■ **Stated problem**
Return all of the entries exactly, with nothing added or left out.

------

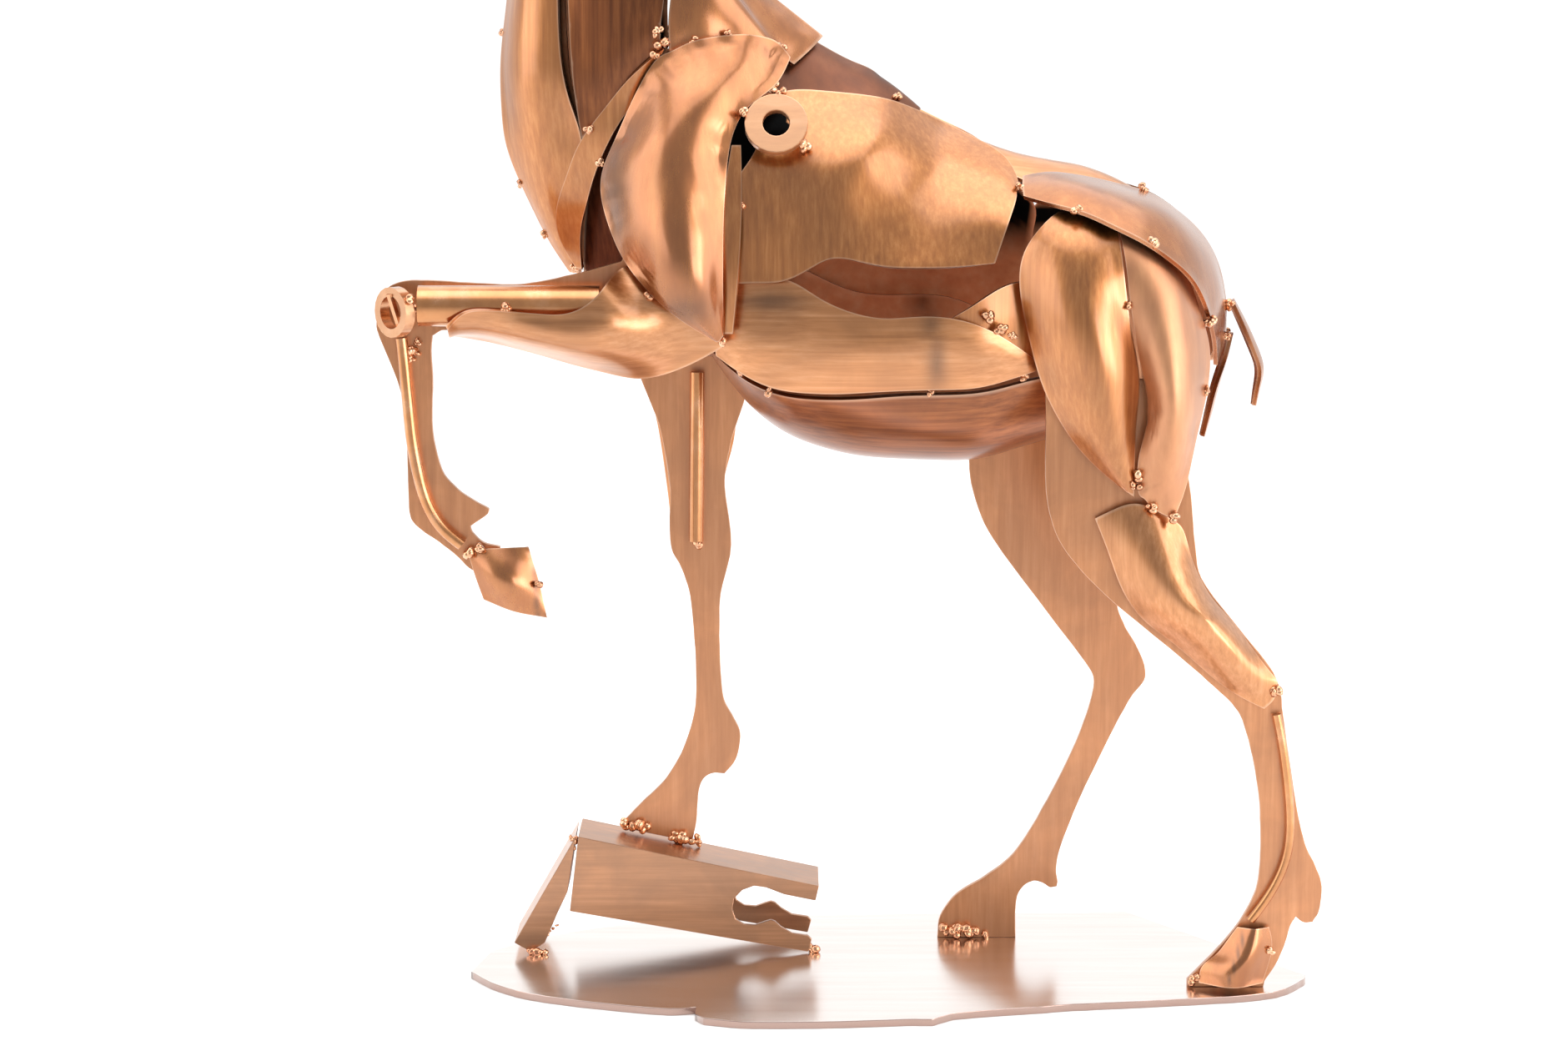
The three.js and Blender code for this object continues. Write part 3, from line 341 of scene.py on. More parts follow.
def patched(node):
    mesh = solid_mesh(node)
    diagonals = []
    for side in sides_of(mesh)[:2]:
        inner = {e for face in side for e in face.edges if not is_sharp(e)}
        for seed in sorted(inner, key=squareness)[:12]:
            found = diagonals_from(seed, side)
            if found:
                diagonals += found
                break
    bmesh.ops.dissolve_edges(mesh, edges=diagonals, use_verts=False, use_face_split=False)
    bmesh.ops.join_triangles(mesh, faces=mesh.faces, angle_face_threshold=1.2, angle_shape_threshold=2.6,
                             cmp_seam=False, cmp_sharp=False, cmp_uvs=False, cmp_vcols=False,
                             cmp_materials=False)
    return mesh


def creased(mesh):
    layer = mesh.edges.layers.float.get("crease_edge") or mesh.edges.layers.float.new("crease_edge")
    for edge in mesh.edges:
        if is_sharp(edge):
            edge[layer] = 1.0
    return mesh


def tightened(mesh, rounds=4):
    """Move the corners outward so that the subdivided surface runs through where they were."""
    goal = {v: v.co.copy() for v in mesh.verts}
    for _ in range(rounds):
        moves = {}
        for v in mesh.verts:
            rims = [e.other_vert(v).co for e in v.link_edges if is_sharp(e)]
            if len(rims) > 2:
                continue
            if len(rims) == 2:
                rest = (v.co * 4 + rims[0] + rims[1]) / 6
            else:
                n = len(v.link_edges)
                far = [next((w for w in f.verts if w is not v and not any(e in f.edges for e in v.link_edges
                       if w in e.verts)), v).co for f in v.link_faces]
                rest = v.co * n * n + 4 * sum((e.other_vert(v).co for e in v.link_edges), Vector())
                rest = (rest + sum(far, Vector())) / (n * (n + 5))
            moves[v] = goal[v] - rest
        for v, move in moves.items():
            v.co += move
    return mesh


def to_object(name, mesh):
    data = bpy.data.meshes.new(name)
    mesh.to_mesh(data)
    mesh.free()
    thing = bpy.data.objects.new(name, data)
    scene.collection.objects.link(thing)
    return thing


def settled(thing):
    """Turn the modifiers of an object into plain mesh."""
    graph = bpy.context.evaluated_depsgraph_get()
    data = bpy.data.meshes.new_from_object(thing.evaluated_get(graph))
    thing.modifiers.clear()
    old, thing.data = thing.data, data
    bpy.data.meshes.remove(old)
    return thing


def subdivided(thing, levels):
    finer = thing.modifiers.new("finer", "SUBSURF")
    finer.levels = finer.render_levels = levels
    return settled(thing)


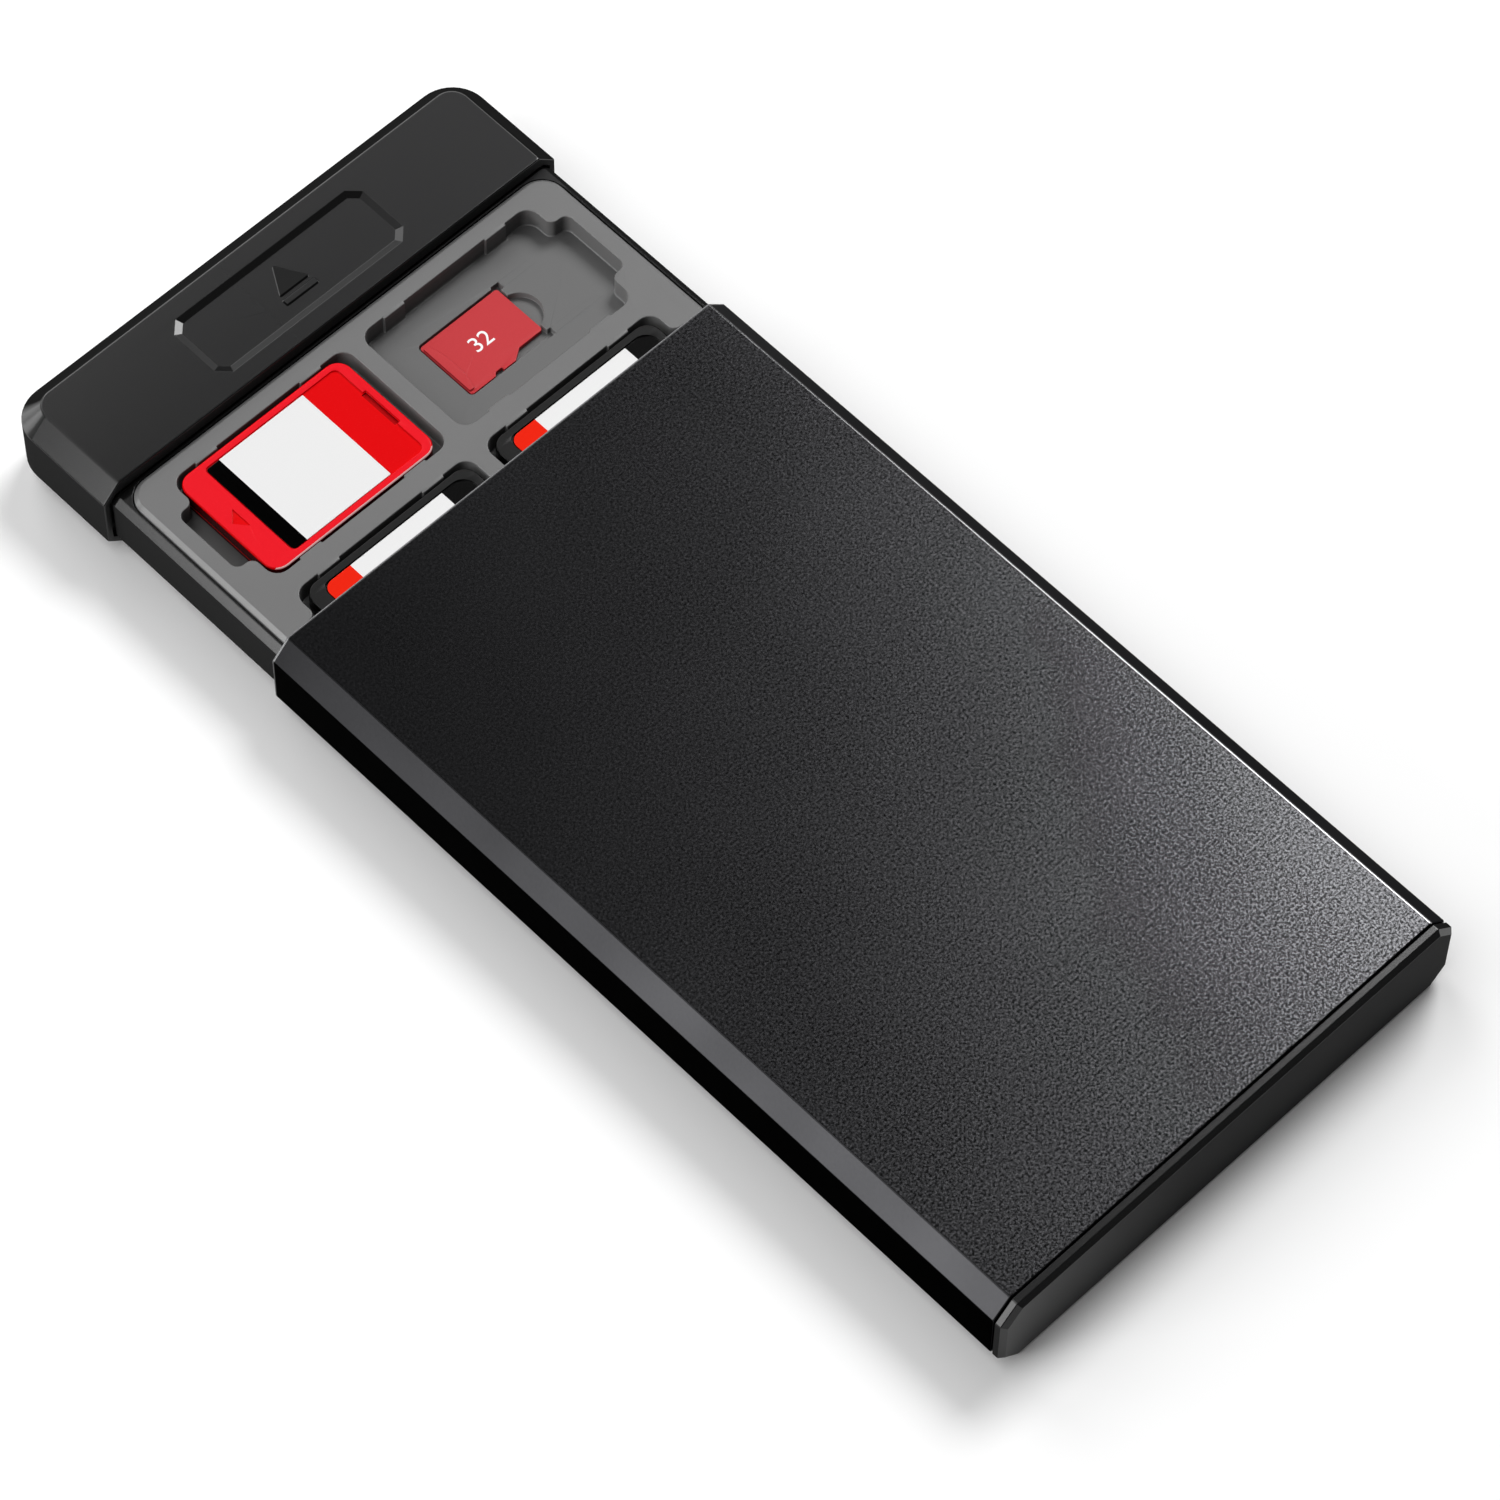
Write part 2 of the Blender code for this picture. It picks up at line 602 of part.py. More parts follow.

------

■ **Result of the task**
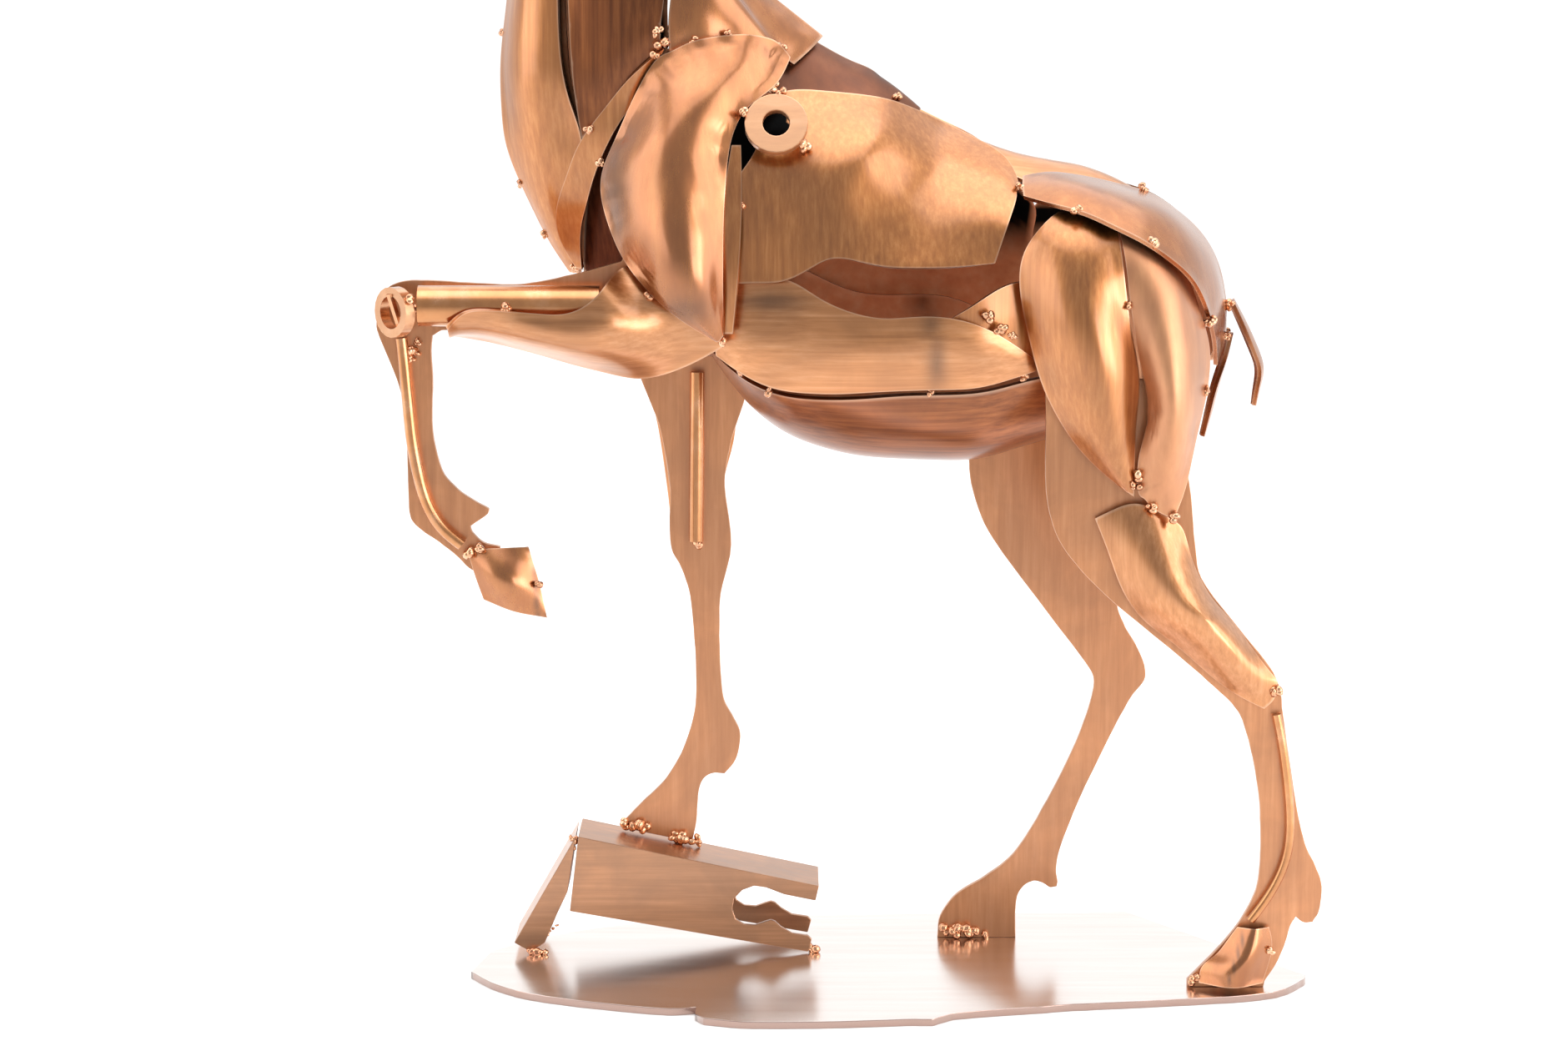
The three.js and Blender code for this object continues. Write part 3, from line 341 of scene.py on. More parts follow.
def patched(node):
    mesh = solid_mesh(node)
    diagonals = []
    for side in sides_of(mesh)[:2]:
        inner = {e for face in side for e in face.edges if not is_sharp(e)}
        for seed in sorted(inner, key=squareness)[:12]:
            found = diagonals_from(seed, side)
            if found:
                diagonals += found
                break
    bmesh.ops.dissolve_edges(mesh, edges=diagonals, use_verts=False, use_face_split=False)
    bmesh.ops.join_triangles(mesh, faces=mesh.faces, angle_face_threshold=1.2, angle_shape_threshold=2.6,
                             cmp_seam=False, cmp_sharp=False, cmp_uvs=False, cmp_vcols=False,
                             cmp_materials=False)
    return mesh


def creased(mesh):
    layer = mesh.edges.layers.float.get("crease_edge") or mesh.edges.layers.float.new("crease_edge")
    for edge in mesh.edges:
        if is_sharp(edge):
            edge[layer] = 1.0
    return mesh


def tightened(mesh, rounds=4):
    """Move the corners outward so that the subdivided surface runs through where they were."""
    goal = {v: v.co.copy() for v in mesh.verts}
    for _ in range(rounds):
        moves = {}
        for v in mesh.verts:
            rims = [e.other_vert(v).co for e in v.link_edges if is_sharp(e)]
            if len(rims) > 2:
                continue
            if len(rims) == 2:
                rest = (v.co * 4 + rims[0] + rims[1]) / 6
            else:
                n = len(v.link_edges)
                far = [next((w for w in f.verts if w is not v and not any(e in f.edges for e in v.link_edges
                       if w in e.verts)), v).co for f in v.link_faces]
                rest = v.co * n * n + 4 * sum((e.other_vert(v).co for e in v.link_edges), Vector())
                rest = (rest + sum(far, Vector())) / (n * (n + 5))
            moves[v] = goal[v] - rest
        for v, move in moves.items():
            v.co += move
    return mesh


def to_object(name, mesh):
    data = bpy.data.meshes.new(name)
    mesh.to_mesh(data)
    mesh.free()
    thing = bpy.data.objects.new(name, data)
    scene.collection.objects.link(thing)
    return thing


def settled(thing):
    """Turn the modifiers of an object into plain mesh."""
    graph = bpy.context.evaluated_depsgraph_get()
    data = bpy.data.meshes.new_from_object(thing.evaluated_get(graph))
    thing.modifiers.clear()
    old, thing.data = thing.data, data
    bpy.data.meshes.remove(old)
    return thing


def subdivided(thing, levels):
    finer = thing.modifiers.new("finer", "SUBSURF")
    finer.levels = finer.render_levels = levels
    return settled(thing)


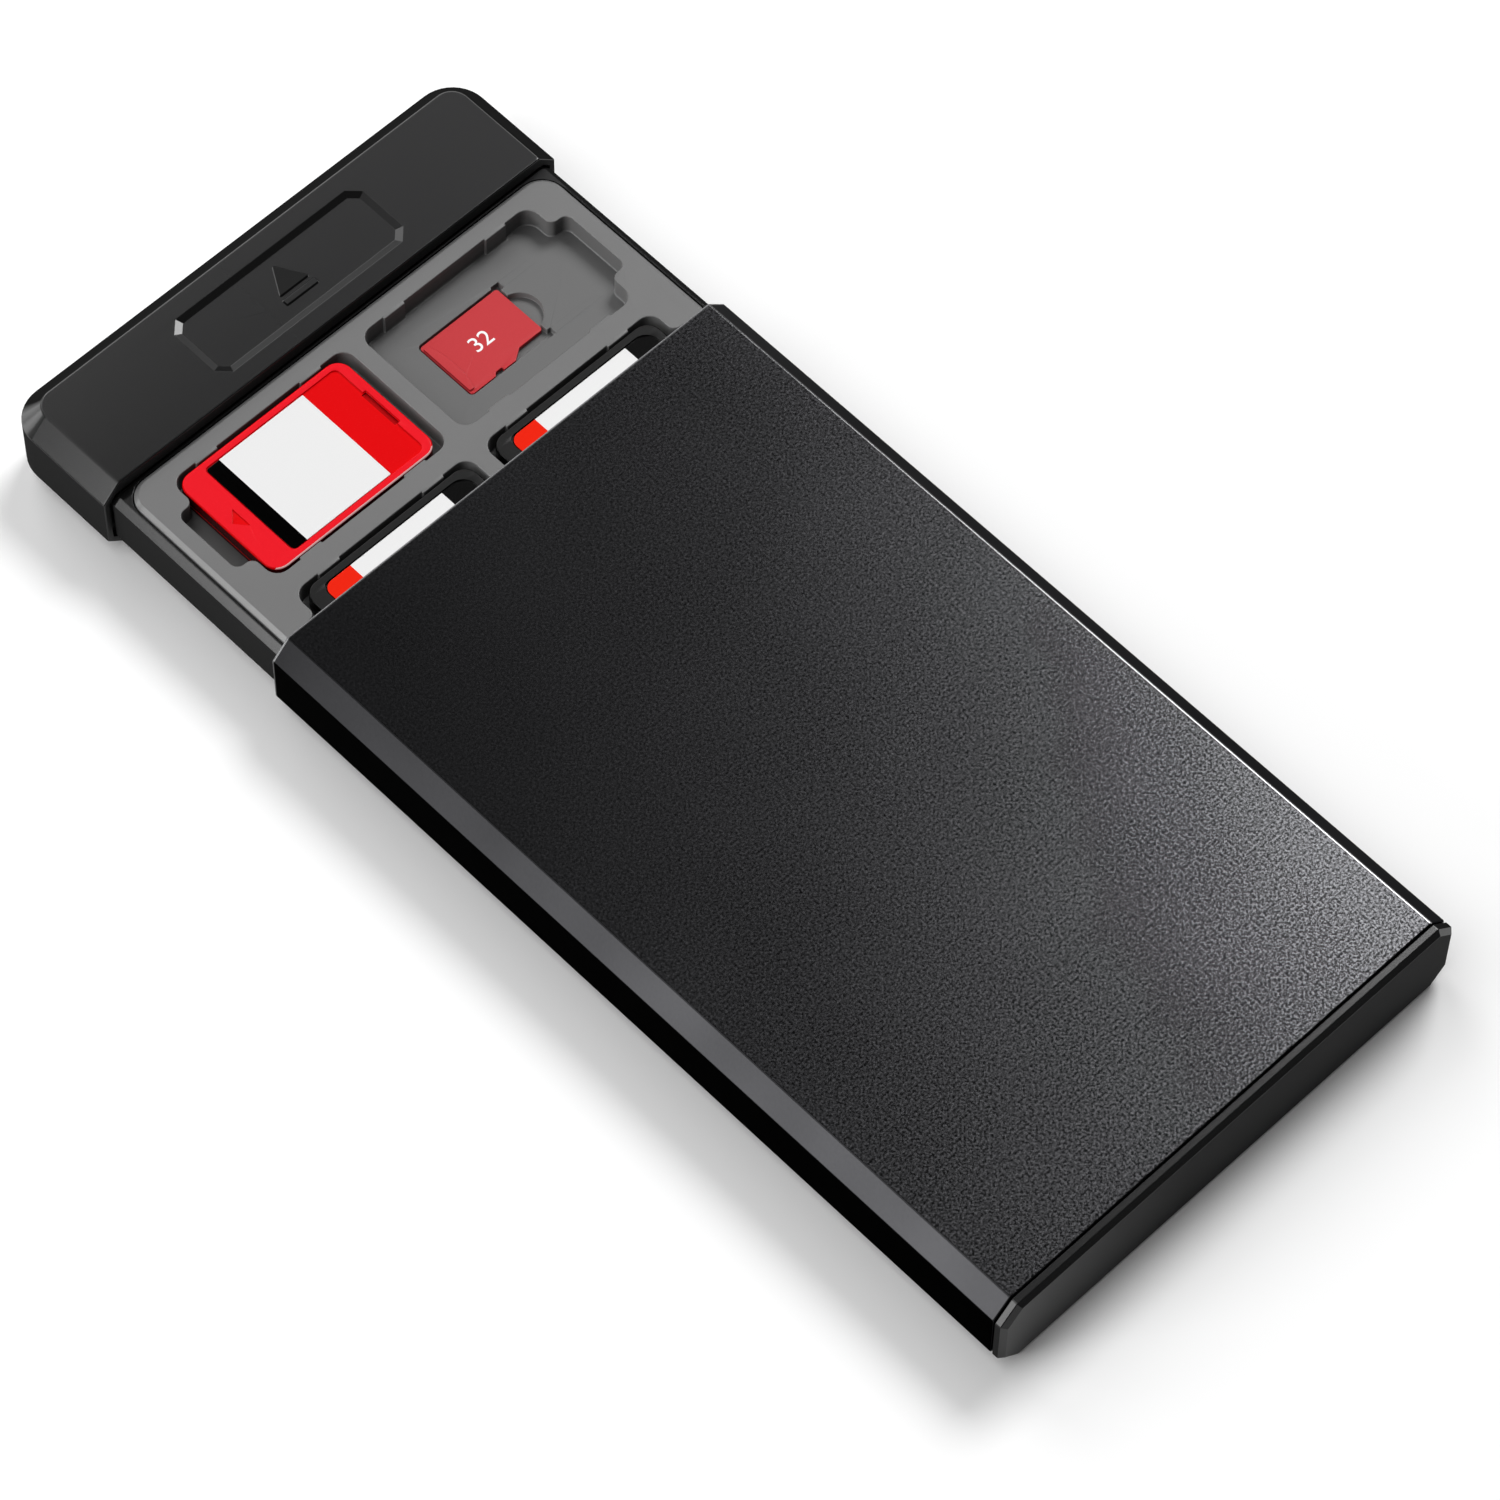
Write part 2 of the Blender code for this picture. It picks up at line 602 of part.py. More parts follow.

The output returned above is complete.